Validation of Access Token

Resource Servers MUST validate the signature and Header of the JWT token in line with Section 5 of RFC 7515. The certificate containing the public key for verification is found at the public key endpoint of the Authorization Server that issued the token. This server is identified using the issuer (iss) claim within the token.

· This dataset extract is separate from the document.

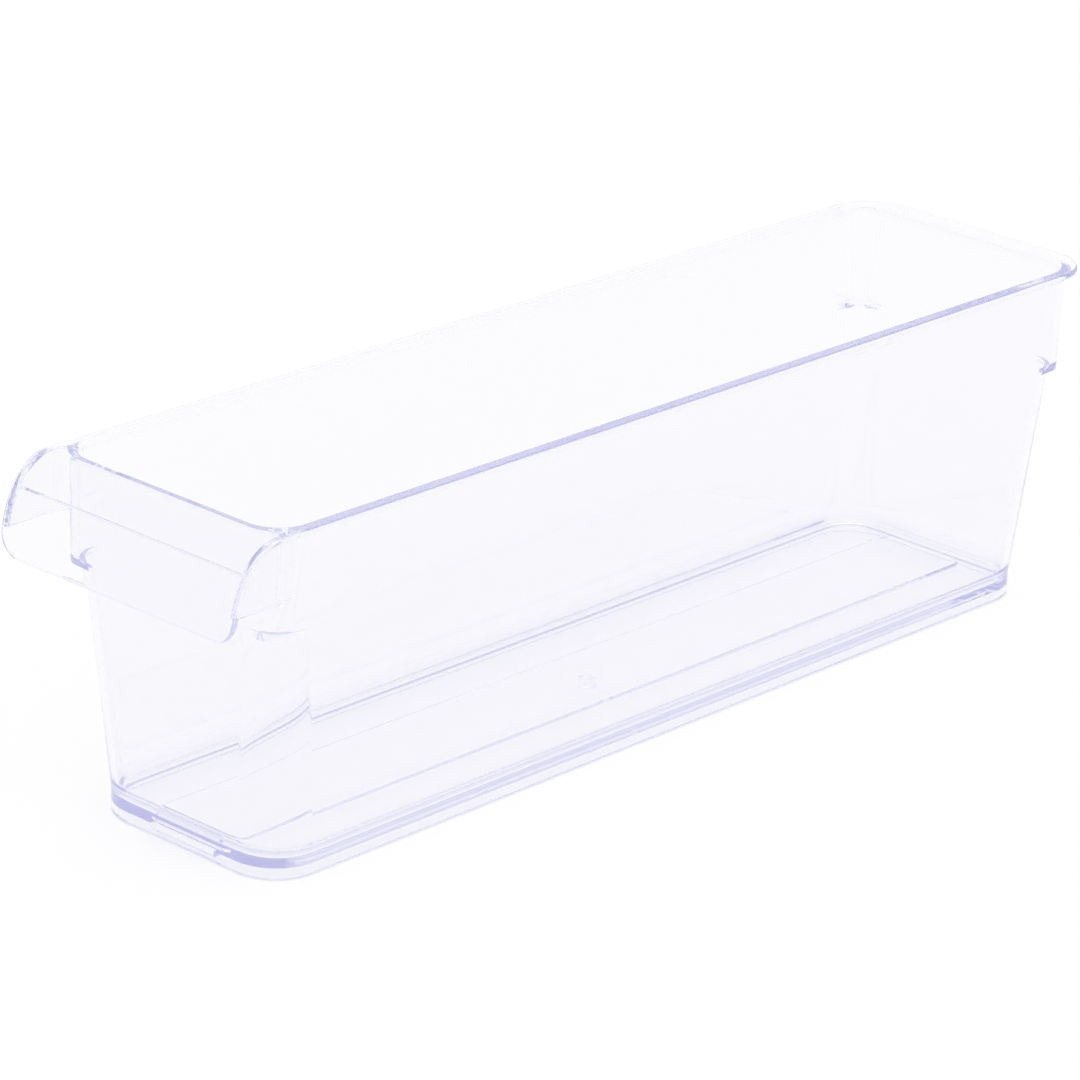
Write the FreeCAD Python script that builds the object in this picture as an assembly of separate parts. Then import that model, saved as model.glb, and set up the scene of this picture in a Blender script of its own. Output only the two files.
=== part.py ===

The value of the claims within the payload of the JWT must also be validated, in line with the Tokens section. The request MUST be rejected if:

Path Validation

Resource Servers MUST verify that the URL path component requested matches one which is permitted by the token, ignoring any URL query parameters. The following rules MUST be followed when confirming a match.

Path Requirements
/ Always allow ‘read’ permission with no authorization checks. This includes implicit permission to this path with or without a trailing slash
/x-nmos Always allow ‘read’ permission with no authorization checks. This includes implicit permission to this path with or without a trailing slash
/x-nmos/<api name> The token MUST include either an x-nmos-* claim matching the API name, a scope matching the API name or both in order to obtain ‘read’ permission. This includes implicit permission to this path with or without a trailing slash
/x-nmos/<api name>/<api version> The token MUST include either an x-nmos-* claim matching the API name, a scope matching the API name or both in order to obtain ‘read’ permission. This includes implicit permission to this path with or without a trailing slash
/x-nmos/<api name>/<api version>/<path> The token MUST include an x-nmos-* claim matching the API name and the path, in line with the method outlined in Tokens

Interaction with other NMOS APIs

Any further token validation requirements based on the specific NMOS API being accessed is highlighted in BCP-003-02.

Audit Requirements

Resource Servers MUST securely provide a log of each request which they authorize or reject. Logs MUST include an accurate timestamp and details of the token passed to them in the request. Logs MUST NOT contain sensitive information such as secrets.